Recently one of our clients, an orthodontist completed a year long advertising campaign with a trusted and respected advertising company. It was a rather expensive effort, but due to the credibility of the firm’s owner, a respected author and advertising expert, the company felt confident they would see results. The advertising company also indicated that they would base their next year’s fees on the results they were able to generate. In the past several weeks they met with this company’s representatives to review the results of the advertising. Disappointing might not be the proper description, but based on the advertising's company’s own expectations they had not meet the goals they had set. In fact the orthodontist indicated that they seemed shocked to see the numbers and quantification that our client was able to present to offer proof that while they had exceeded their previous year’s numbers, they had not come close to generating the number of leads this ad firm had promised they would see using their services. While the first quarter of this year appears to show significant promise, the reality of the situation was they had not met their agreed upon goals and since our client also felt they had provided poor follow up and service the decision to recommit for another year of their services remains in question at this time.

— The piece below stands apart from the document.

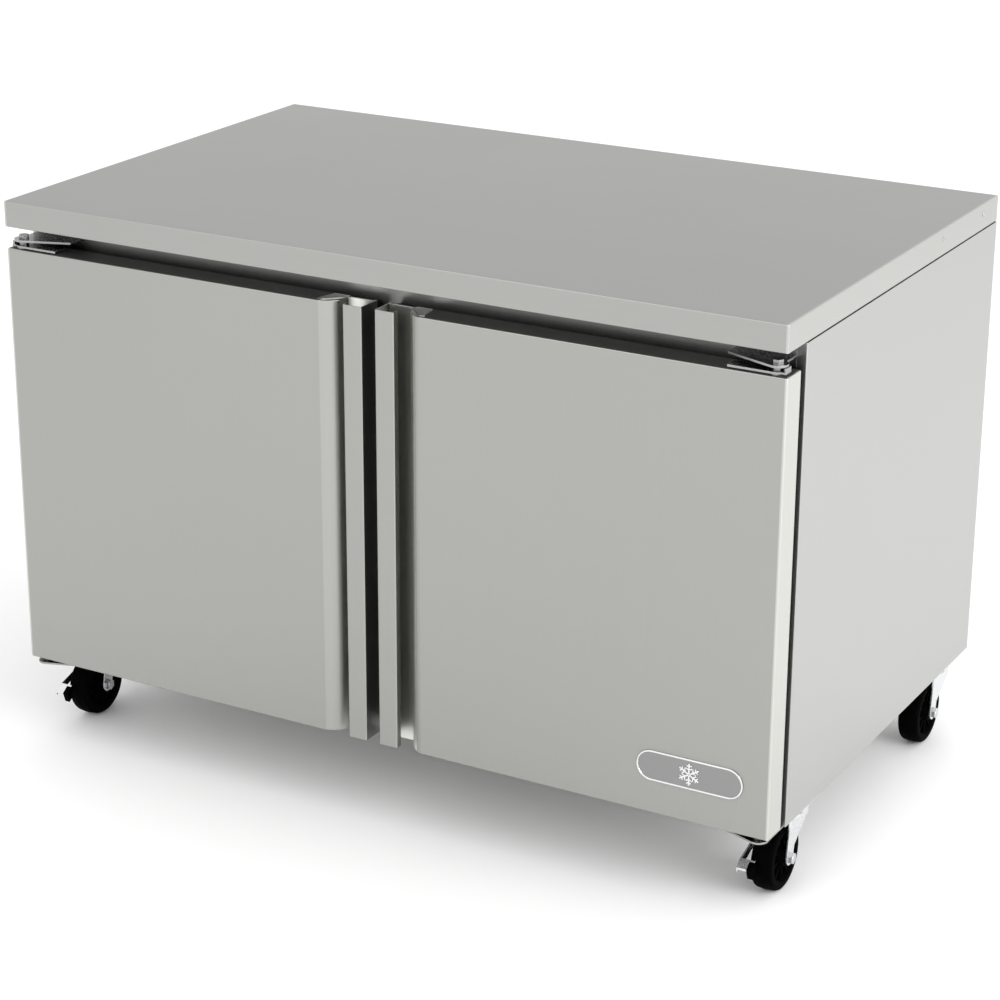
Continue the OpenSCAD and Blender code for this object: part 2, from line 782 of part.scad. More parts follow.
// Axle bolt with a flat head and a domed nut
module caster_axle() color("gray")
    translate([0, -trail, wheel_r]) {
        bar_x(axle_r, -leg_in - leg_t - 1, leg_in + leg_t + 6);
        bar_x(8, -leg_in - leg_t - 5, -leg_in - leg_t - 0.1);
        translate([leg_in + leg_t + 0.1, 0, 0]) rotate([0, 90, 0]) cylinder(r = 8.5, h = 5.5, $fn = 6);
    }

// Wheel: rounded tread, dished web and hub, turned about X
module caster_wheel() color("black")
    translate([0, -trail, wheel_r]) rotate([0, 90, 0])
        rotate_extrude($fn = 96)
            polygon(concat(
                [[axle_r + fit, -hub_half], [14, -hub_half], [16, -9], [32, -7], [36, -wheel_w / 2]],
                arc(wheel_r - 6, -wheel_w / 2 + 6, 6, -90, 0, 8),
                arc(wheel_r - 6, wheel_w / 2 - 6, 6, 0, 90, 8),
                [[36, wheel_w / 2], [32, 7], [16, 9], [14, hub_half], [axle_r + fit, hub_half]]));

pedal_pivot_y = -trail + 2;
pedal_pivot_z = wheel_r + 24;
pedal_back = -trail - 54;
pedal_tip = -trail - 67;

// Brake lever on the outside of the left leg, bent across in front of the wheel
module brake_pedal() color("silver") {
    leg_face = -leg_in - leg_t;
    translate([0, pedal_pivot_y, pedal_pivot_z]) bar_x(6, leg_face - 6, leg_face - 0.3);
    translate([leg_face - 4, 0, 0]) rotate([90, 0, 90]) linear_extrude(2.6)
        polygon([[pedal_pivot_y + 5, pedal_pivot_z - 5], [pedal_pivot_y + 3, pedal_pivot_z + 6],
                 [pedal_back, wheel_r + 12], [pedal_tip, wheel_r + 3],
                 [pedal_tip, wheel_r - 3], [pedal_back + 4, wheel_r + 1]]);
    translate([0, 0, wheel_r]) rotate([90, 0, 90]) translate([0, 0, leg_face - 4]) linear_extrude(22)
        polygon([[pedal_back, 9], [pedal_tip, 0], [pedal_tip, 3], [pedal_back, 12]]);
}

module caster_at(x, y) placed() translate([x, y, 0]) children();

module front_left_fork() caster_at(-caster_x, caster_y1) caster_fork();
module front_left_axle() caster_at(-caster_x, caster_y1) caster_axle();
module front_left_wheel() caster_at(-caster_x, caster_y1) caster_wheel();
module front_right_fork() caster_at(caster_x, caster_y1) caster_fork();
module front_right_axle() caster_at(caster_x, caster_y1) caster_axle();
module front_right_wheel() caster_at(caster_x, caster_y1) caster_wheel();
module rear_left_fork() caster_at(-caster_x, caster_y2) caster_fork();
module rear_left_axle() caster_at(-caster_x, caster_y2) caster_axle();
module rear_left_wheel() caster_at(-caster_x, caster_y2) caster_wheel();
module rear_right_fork() caster_at(caster_x, caster_y2) caster_fork();
module rear_right_axle() caster_at(caster_x, caster_y2) caster_axle();
module rear_right_wheel() caster_at(caster_x, caster_y2) caster_wheel();
module front_left_brake_pedal() caster_at(-caster_x, caster_y1) brake_pedal();
module front_right_brake_pedal() caster_at(caster_x, caster_y1) brake_pedal();

// ---------------------------------------------------------------- parts

worktop();
worktop_core();
left_side_panel();
right_side_panel();
rear_panel();
base_panel();
cabinet_foam();
inner_liner();
front_frame();
shelf_standards();
shelf_clips();
left_shelf();
right_shelf();
evaporator_cover();
evaporator_coil();
evaporator_fan_motor();
evaporator_fan_blade();
thermostat_housing();
thermostat_knob();
machine_tray();
compressor();
compressor_feet();
condenser_coil();
condenser_shroud();
condenser_fan_motor();
condenser_fan_blade();
refrigerant_pipes();
condensate_tray();
junction_box();
rear_grille();
panel_screws();
caster_plates();
caster_bolts();
top_hinge_brackets();
bottom_hinge_brackets();
left_door_skin();
left_door_liner();
left_door_foam();
left_door_gasket();
left_door_hinge_plates();
right_door_skin();
right_door_liner();
right_door_foam();
right_door_gasket();
right_door_hinge_plates();
door_badge();
front_left_fork();
front_left_axle();
front_left_wheel();
front_right_fork();
front_right_axle();
front_right_wheel();
rear_left_fork();
rear_left_axle();
rear_left_wheel();
rear_right_fork();
rear_right_axle();
rear_right_wheel();
front_left_brake_pedal();
front_right_brake_pedal();
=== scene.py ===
# %% [markdown]
# # An under counter refrigerator
# The cabinet, doors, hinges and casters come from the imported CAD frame. This script gives every part its
# finish and makes, in mesh code, the pieces whose looks depend on rounded folds, ribs and pressed details.

import json
import math

import bmesh
import bpy
from mathutils import Matrix, Vector


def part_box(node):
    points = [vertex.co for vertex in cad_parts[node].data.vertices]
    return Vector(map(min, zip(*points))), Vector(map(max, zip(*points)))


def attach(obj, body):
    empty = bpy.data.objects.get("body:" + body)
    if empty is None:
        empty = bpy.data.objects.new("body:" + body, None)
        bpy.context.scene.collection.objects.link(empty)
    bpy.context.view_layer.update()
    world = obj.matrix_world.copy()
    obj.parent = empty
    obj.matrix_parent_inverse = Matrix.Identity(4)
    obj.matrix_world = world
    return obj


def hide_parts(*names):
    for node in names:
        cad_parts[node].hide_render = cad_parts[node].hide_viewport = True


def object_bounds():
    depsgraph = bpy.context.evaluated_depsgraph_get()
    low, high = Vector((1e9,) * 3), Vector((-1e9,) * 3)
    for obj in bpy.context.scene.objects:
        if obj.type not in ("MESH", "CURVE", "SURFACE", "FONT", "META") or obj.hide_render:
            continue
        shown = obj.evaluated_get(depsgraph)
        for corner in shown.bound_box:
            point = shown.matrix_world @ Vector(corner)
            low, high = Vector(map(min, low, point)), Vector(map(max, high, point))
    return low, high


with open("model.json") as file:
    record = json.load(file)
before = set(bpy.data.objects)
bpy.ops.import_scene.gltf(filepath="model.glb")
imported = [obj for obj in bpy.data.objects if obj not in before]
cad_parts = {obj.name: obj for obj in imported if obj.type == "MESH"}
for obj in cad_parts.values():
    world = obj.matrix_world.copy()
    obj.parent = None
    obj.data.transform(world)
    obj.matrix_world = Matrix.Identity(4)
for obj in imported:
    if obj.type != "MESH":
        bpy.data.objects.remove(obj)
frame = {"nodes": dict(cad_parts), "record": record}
CAD_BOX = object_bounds()
NODES = frame["nodes"]
MM = 0.001
SIDES = {"left": -1, "right": 1}


# %% [markdown]
# ## Camera, floor and light
# The camera stands to the right of the cabinet and looks down on it through a long lens, so upright edges
# stay almost parallel. It is placed by its azimuth and height angle round an aim point near the middle.

# %% Camera
CAM_AZIMUTH = math.radians(29.19)
CAM_HEIGHT_ANGLE = math.radians(20.46)
CAM_ROLL = math.radians(0.29)
CAM_DISTANCE = 4.08
CAM_AIM = Vector((0.0034, -0.0154, 0.3775))
CAM_LENS = 98.4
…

Our client has not only done a superb job of quantifying their lead conversion process which remains consistent at about 72-75% closing ratio, (another surprise to this client’s ad agency since most clients fail to keep these numbers) but also at tracking where their leads come from. The major emphasis this advertising firm had placed was on radio and billboards. These two areas ranked at the bottom of our client’s lead generation sources.

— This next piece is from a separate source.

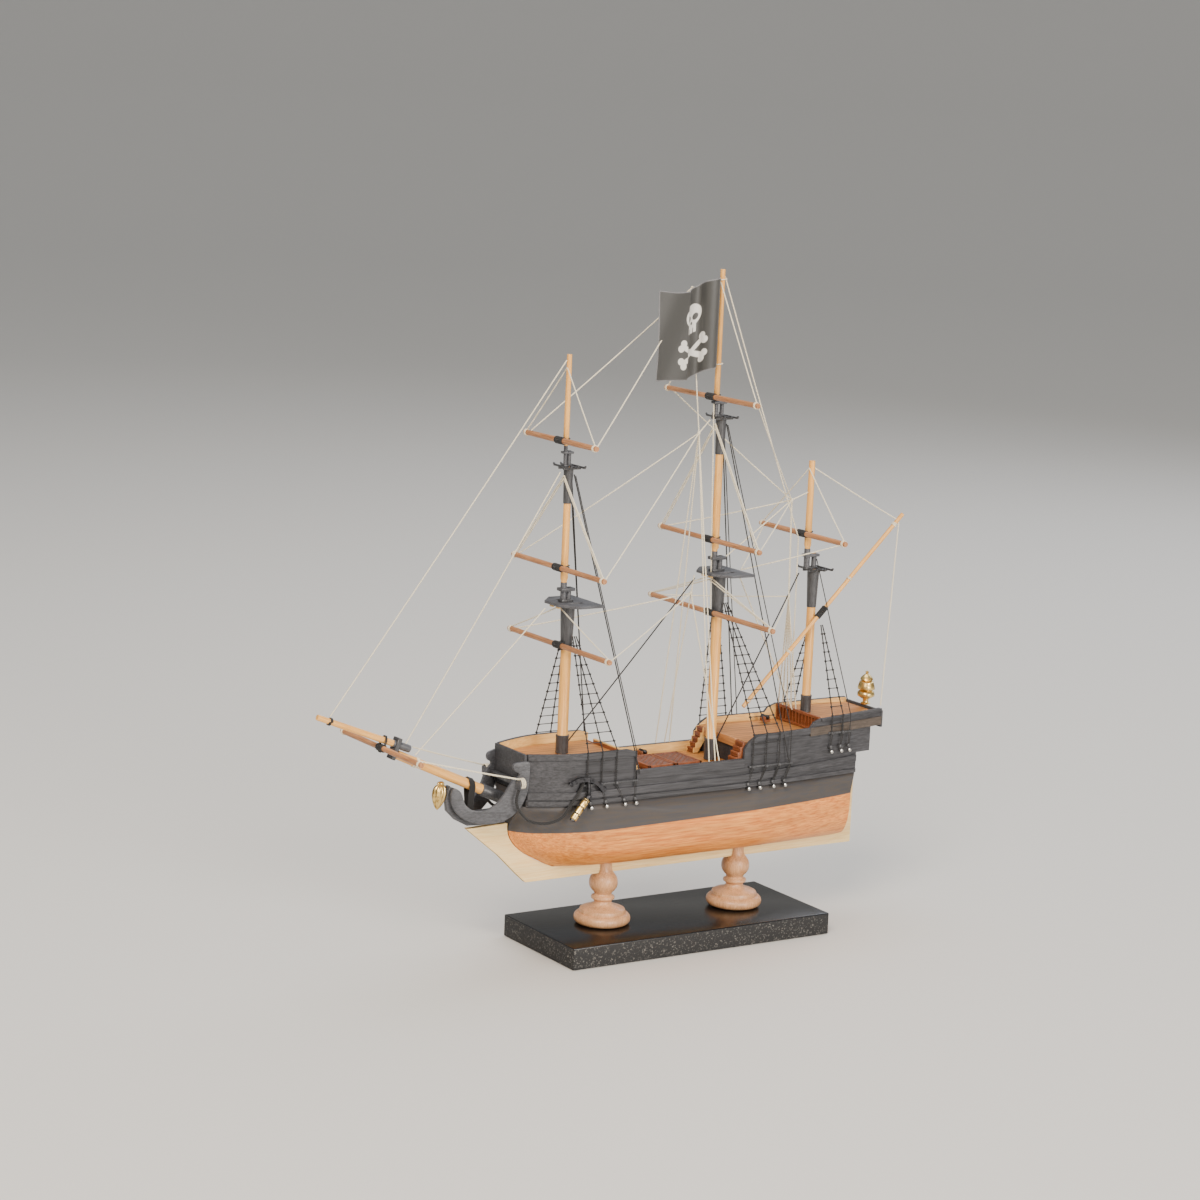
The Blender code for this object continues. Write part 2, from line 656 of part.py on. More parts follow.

Had the campaign worked? At best the response so far could be judged as lukewarm. The evidence to support continuing the relationship was poor at best.

What do you do to measure your advertising response? When you select a media channel a, nd start your advertising do you immediately set up tracking reports to quantify the results you receive? If not why not? It requires a bit of work to do so including informing everyone who will come in contact with your leads to be aware of your lead generation efforts and the need to quantify these efforts. In many cases the biggest reason ad campaigns and lead generations fail to be effective is internal communication of the advertising is spotty at best. Have you ever responded to an advertising offer and discovered the employee's at the business was unaware of the message or offer? Does that ever happen at your business?

Effective advertising requires coordination and many of us have employees working for us that don’t understand who we are or what we stand for let alone what types of offers we are currently advertising. Is it any wonder that so much of our advertising efforts are wasted or lost when attempting to track their results?

Effective advertising starts with everyone in the organization being absolutely clear on the promise your business is making and then making everyone who comes in contact with lead in your company aware of the advertising/lead generation efforts that are being made in the market.

Establish your marketing message and make it clear who your market it is and who your customer is to your own staff first. Then take the time and effort it requires to inform your staff of your lead generation efforts and set up the reporting for you business to track all your leads and where each channel is providing results. You will then have not the perfect system for tracking advertising results, the subjective nature of this simply will never provide that, but you will have a way to measure how effective your advertising efforts are.